Time to Honor a New Version of ‘the Few’
By George O’Brien
There have been more than a few references to World War II during the COVID-19 crisis, and with good reason. Actually, several reasons.
Like that war itself, the fight against the virus is a truly global conflict with a number of ‘fronts,’ if you will, and all kinds of references to the ‘front lines’ of this pandemic. But there’s more, including everything from comparisons to life on the so-called home front to the need to create another “arsenal of democracy,” as Franklin Roosevelt called the effort to produce everything that was needed to properly fight that global war.
Here’s one more, and it’s certainly poignant. It was almost 80 years ago (Aug. 20, 1940 was the specific date) when Winston Churchill uttered those famous words, “never in the field of human conflict was so much owed by so many to so few.”

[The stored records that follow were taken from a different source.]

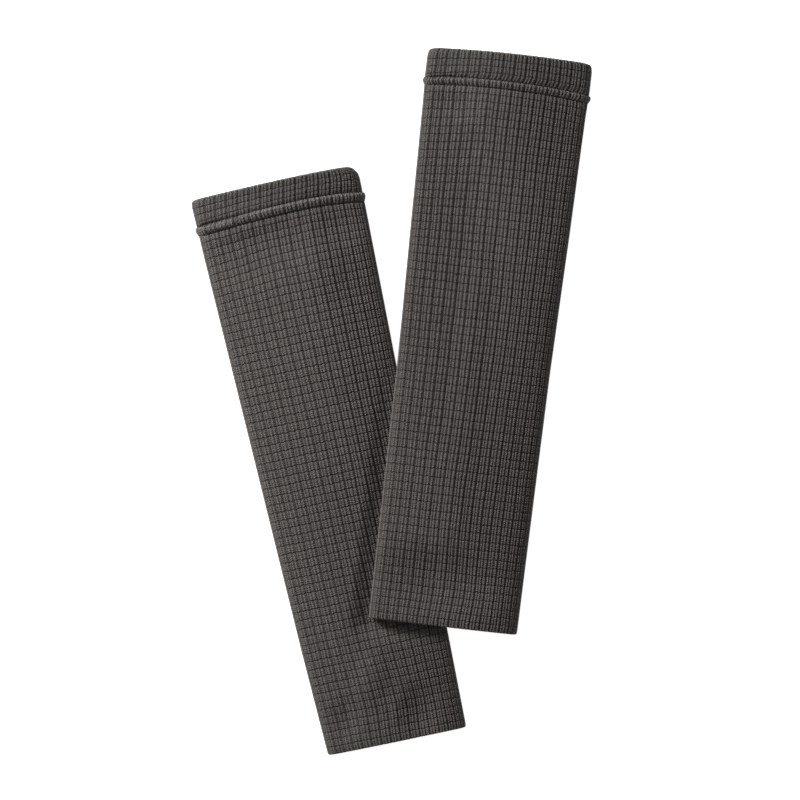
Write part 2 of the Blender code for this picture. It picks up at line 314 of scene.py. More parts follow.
@dataclass(frozen=True)
class SleeveForm:
    """One sleeve's measured shape on the table.

    top_sag is the share of the tuck's sag that is left at the top edge, and under is the sleeve that this
    one lies over, if any.
    """

    name: str
    foot: tuple[float, float]
    lean: float
    length: float
    widths: tuple[Width, ...]
    corner_left: float
    corner_right: float
    sag_left: float
    sag_right: float
    seam_tilt: float
    top_sag: float
    top_tilt: float
    foot_tilt: float
    hem_depth: float
    tuck_depth: float
    crown: float
    pulls: tuple[Pull, ...]
    creases: tuple[Crease, ...]
    lap: Lap | None = None
    under: "SleeveForm | None" = None

    @property
    def hem_start(self) -> float:
        """Where the hem starts, as a distance from the foot."""
        return self.length - self.hem_depth

    @property
    def tuck_start(self) -> float:
        """Where the tuck starts and the body ends, as a distance from the foot."""
        return self.hem_start - self.tuck_depth

    def half_widths(self, along: Floats) -> tuple[Floats, Floats]:
        """How far the sleeve reaches beside its centre line, without its rounded corners.

        Args:
            along: Distances from the foot.

        Returns:
            The reach to the left and the reach to the right.
        """
        places = [width.along for width in self.widths]
        left = np.interp(along, places, [width.left for width in self.widths])
        right = np.interp(along, places, [width.right for width in self.widths])
        return left, right

    def sides(self, along: Floats) -> tuple[Floats, Floats]:
        """How far the sleeve reaches to its folds, rounded corners and all.

        Args:
            along: Distances from the foot.

        Returns:
            The reach to the left and the reach to the right.
        """
        left, right = self.half_widths(along)
        foot_cut = self._corner_cut(FOOT_CORNER, along)
        left = left - foot_cut - self._corner_cut(self.corner_left, self.length - along)
        right = right - foot_cut - self._corner_cut(self.corner_right, self.length - along)
        return left, right

    @staticmethod
    def _corner_cut(radius: float, from_end: Floats) -> Floats:
        """How far a round corner draws the side in at a distance from the end."""
        short = np.clip(radius - from_end, 0.0, radius)
        return radius - np.sqrt(radius**2 - short**2)

    def slant(self, across: Floats, along: Floats) -> Floats:
        """How far a place is shifted along: the tuck's line sags towards the folds, and the ends may tilt.

        Args:
            across, along: Places on the sleeve.

        Returns:
            A distance for each place, below 0 towards the foot.
        """
        sag = np.where(across < 0, self.sag_left, self.sag_right) * np.abs(across) ** SAG_POWER
        up_hem = ease((along - self.hem_start) / self.hem_depth)
        share = ease(1 - (self.tuck_start - along) / SAG_REACH) * (1 - (1 - self.top_sag) * up_hem)
        shift = (self.seam_tilt * across - sag) * share + self.top_tilt * across * up_hem
        return shift - self.foot_tilt * across * ease(1 - along / FOOT_TILT_REACH)

    def to_table(self, x: Floats, y: Floats) -> tuple[Floats, Floats]:
        """A place in the sleeve's own plan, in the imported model's frame."""
        cos, sin = math.cos(self.lean), math.sin(self.lean)
        return self.foot[0] + x * cos + y * sin, self.foot[1] - x * sin + y * cos

    def from_table(self, x: Floats, y: Floats) -> tuple[Floats, Floats]:
        """The reverse of to_table.

        Args:
            x, y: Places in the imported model's frame.

        Returns:
            x and y in the sleeve's own plan.
        """
        cos, sin = math.cos(self.lean), math.sin(self.lean)
        x, y = x - self.foot[0], y - self.foot[1]
        return x * cos - y * sin, x * sin + y * cos

    def swelling(self, across: Floats, along: Floats) -> Floats:
        """How far the upper panel stands over a flat one: its crown, and its creases.

        Args:
            across, along: Places on the sleeve.

        Returns:
            A height for each place.
        """
        left, right = self.half_widths(along)
        x = (right - left) / 2 + (left + right) / 2 * across
        inside = np.clip(1 - across * across, 0.0, 1.0)
        height = self.crown * inside + SHOULDER_CROWN * np.clip(1 - across**SHOULDER_POWER, 0.0, 1.0)
        for crease in self.creases:
            height = height + crease.rise(x, along) * np.sqrt(inside)
        return height if self.lap is None else height * (1 - self.lap.press(x, along))

    def lift(self, x: Floats, y: Floats) -> Floats:
        """How far the sleeve underneath holds a point of this one off the table.

        Args:
            x, y: Places in this sleeve's own plan.

        Returns:
            A height for each place, 0 where there is no sleeve underneath.
        """
        if self.under is None:
            return np.zeros_like(x)
        below_x, below_along = self.under.from_table(*self.to_table(x, y))
        left, right = self.under.half_widths(below_along)
        half = (left + right) / 2
        across = (below_x - (right - left) / 2) / half
        rest = 2 * BODY_WALL + PANEL_GAP + LAY_GAP
        return rest * ease(1 - (across - 1) * half / DRAPE_REACH)

    def skin(self, stretch: Stretch, across: Floats, along: Floats, sink: Floats, upper: Floats) -> Floats:
        """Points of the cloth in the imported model's frame.

        Args:
            stretch: The piece whose wall sets the thickness.
            across, along: Where each point lies on the flat sleeve.
            sink: How deep it lies under the outer skin, or below 0 for how far it stands proud.
            upper: True for a point of the upper panel.

        Returns:
            An array of one row of x, y and z for each point.
        """
        left, right = self.sides(along)
        half = (left + right) / 2 - sink
        x = (right - left) / 2 + half * across
        fold_height = stretch.wall + PANEL_GAP / 2
        reach = np.maximum(np.where(upper, UPPER_ROUND, UNDER_ROUND) - sink, LEAST_ROUND)
        over = np.clip((np.abs(across) * half - (half - reach)) / reach, 0.0, 1.0)
        arc = np.sqrt(1 - over * over)
        top = fold_height + (fold_height - sink) * arc + self.swelling(across, along)
        bottom = fold_height - (fold_height - np.maximum(sink, 0.0)) * arc
        y = along + self.slant(across, along)
        z = np.where(upper, top, bottom) + self.lift(x, y)
        table_x, table_y = self.to_table(x, y)
        return np.stack([table_x, table_y, z], axis=1)

    def place_knit(self, stretch: Stretch, ring: Floats, row: Floats) -> tuple[Floats, Floats, Floats]:
        """Where points of the flat knit lie on this sleeve.

        Args:
            stretch: The piece that the knit belongs to.
            ring: Each point's column, counted all round from the upper panel's left edge.
            row: Each point's row, counted from the piece's lower edge.

        Returns:
            across, along and upper for each point.
        """
        upper_columns, fold, under_columns = (
            COLUMNS[band] for band in (Band.UPPER, Band.RIGHT_FOLD, Band.UNDER))
        at_right = (ring - upper_columns) / fold
        at_left = (RING_COLUMNS - ring) / fold
        in_upper = ring <= upper_columns
        turning = np.where(ring < upper_columns + fold, at_right, at_left)
        in_fold = ~in_upper & (turning < 1)

        share = 2 * np.clip(ring, 0, upper_columns) / upper_columns - 1
        share = np.where(in_fold & (at_left < 1), -1.0, share)
        up = row / stretch.rows
        along = self._spread_rows(stretch, up)
        shift_across, shift_along = self._pulled(share, along, up)
        fade = np.where(in_upper, 1.0, np.where(in_fold, ease(1 - turning), 0.0))
        along = along + shift_along * fade

        left, right = self.sides(along)
        half = (left + right) / 2
        on_upper = self._over_upper(share, along, shift_across)
        on_fold = np.where(at_left < 1, -1.0, 1.0) * self._round_fold(turning, half)
        under_share = 1 - 2 * (ring - upper_columns - fold) / under_columns
        on_under = under_share * (1 - UNDER_ROUND / half)
        across = np.where(in_upper, on_upper, np.where(in_fold, on_fold, on_under))
        return across, along, in_upper | (in_fold & (turning <= UPPER_SHARE_OF_FOLD))

    @staticmethod
    def _spread_rows(stretch: Stretch, up: Floats) -> Floats:
        """Where rows lie along the sleeve, a long piece's crowded a little towards its two ends.

        Args:
            stretch: The piece that the rows belong to.
            up: Each row's share of all the rows.

        Returns:
            Distances from the foot.
        """
        half_way = 2 * up - 1
        if stretch.rows > LONG_PIECE_ROWS:
            half_way = half_way * (1 + ROW_CROWDING) - ROW_CROWDING * half_way**CROWDING_POWER
        return stretch.start + stretch.length * (half_way + 1) / 2

    def _pulled(self, share: Floats, along: Floats, up: Floats) -> tuple[Floats, Floats]:
        """How far the knit was dragged as the sleeve was laid down, which dies away at a piece's ends.

        Args:
            share: Each point's place across the upper panel, from -1 to 1.
            along: Its distance from the foot.
            up: Its row's share of all the piece's rows.

        Returns:
            Shifts across and along.
        """
        calm = ease(up * PULL_FADE) * ease((1 - up) * PULL_FADE)
        shift_across, shift_along = np.zeros_like(along), np.zeros_like(along)
        for pull in self.pulls:
            weight = swell((share - pull.across) / pull.wide) * swell((along - pull.along) / pull.tall)
            shift_across += weight * (1 - share * share) * pull.slip_across * calm
            shift_along += weight * pull.slip_along * calm
        return shift_across, shift_along

    def _over_upper(self, share: Floats, along: Floats, shift: Floats) -> Floats:
        """Where the upper panel's columns lie. Only those beside a fold bend in with a rounded corner.

        Args:
            share: Each point's place across the upper panel, from -1 to 1.
            along: Its distance from the foot.
            shift: How far the knit was dragged across.

        Returns:
            across for each point.
        """
        left, right = self.sides(along)
        plain_left, plain_right = self.half_widths(along)
        spread = share * (1 + FOLD_CROWDING) - FOLD_CROWDING * share**CROWDING_POWER
        cut = np.where(spread < 0, left - plain_left, plain_right - right)
        off_centre = (plain_right - plain_left - right + left) / 2 - cut * np.abs(spread) ** CORNER_POWER
        reach = (plain_left + plain_right) / 2 - SHOULDER
        return (spread * reach + off_centre + shift) / ((left + right) / 2)

    @staticmethod
    def _round_fold(turning: Floats, half: Floats) -> Floats:
        """How far out the places of a fold lie.

        Args:
            turning: Each place's share of the fold, from the upper panel to the one underneath.
            half: Half the sleeve's width there.

        Returns:
            The distance from the centre line, 1 at the very edge.
        """
        first_turn = math.asin(1 - SHOULDER / UPPER_ROUND)
        over_top = first_turn + (math.pi / 2 - first_turn) * turning / UPPER_SHARE_OF_FOLD
        over_top = 1 - UPPER_ROUND * (1 - np.sin(over_top)) / half
        round_under = (turning - UPPER_SHARE_OF_FOLD) / (1 - UPPER_SHARE_OF_FOLD) * math.pi / 2
        round_under = 1 - UNDER_ROUND * (1 - np.cos(round_under)) / half
        return np.where(turning <= UPPER_SHARE_OF_FOLD, over_top, round_under)


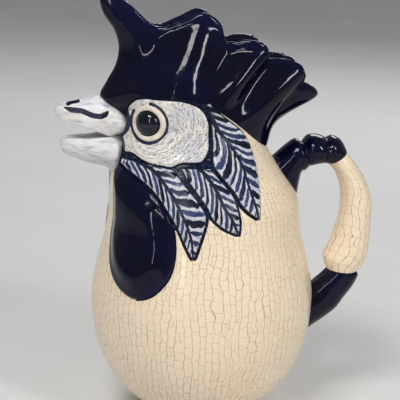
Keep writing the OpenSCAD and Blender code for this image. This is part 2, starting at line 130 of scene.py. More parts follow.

He was referring, of course, to the pilots of the Royal Air Force (RAF), who were, in many ways, all that stood between England and capitulation to Germany. Churchill’s remarks, often quoted and misquoted over the ensuring decades, have been etched onto everything from statues to refrigerator magnets (I know, because I have one — a magnet, not a statue).
And those pilots came to known simply — and famously — as ‘the few.’
We recall, or should recall, Churchill, his words, and those pilots, because in the face of the COVID-19 crisis, there is a new ‘few.’ They are the healthcare workers on those aforementioned front lines of this crisis. There are far more of them than there were RAF pilots in 1940, to be sure, but the analogy works.
And so do Churchill’s words. Perhaps never have so many owed so much to so few.
Indeed, there’s a reason why people in Spain, Italy, and now some parts of this country can be seen on those videos making their way around the internet, opening their apartment windows and the front doors to their homes and clapping for the people who are not just fighting to save lives, but risking their own lives in the process.
There are many emerging heroes in this COVID-19 fight — from those who donate food to the hungry to those who bring some form of companionship to those shuttered inside; from the governors fighting for ventilators to the parents simply trying to help educate their children at home.
But the real heroes are the first responders and those at the hospitals, nursing homes, triage centers, testing operations, and emergency rooms. They’re risking their own health to care for those in need. And they’re doing it, in many cases, without the needed equipment, during long shifts, and at a time when many providers are actually asking them to take pay cuts as those facilities suffer steep losses in revenue.
And this is just the beginning of the crisis.
There’s been a temptation in the past to perhaps take this country’s — and this region’s — healthcare services and providers for granted. They have always been there for us when we’ve needed them. If the COVID-19 pandemic has taught us anything — and it will teach us a lot before this is over — it’s that we should never take these men and women for granted.
For many reasons, we should be clapping, hanging signs of thanks and encouragement, and bringing hot meals to these people every day, not just during a pandemic.
As we continue to draw both parallels to and inspiration from World War II, it’s time to put a fresh spin on perhaps the most famous speech of the war.
Our healthcare workers are now the ‘few,’ and all of us owe them all a great deal.
George O’Brien is the editor of HCN.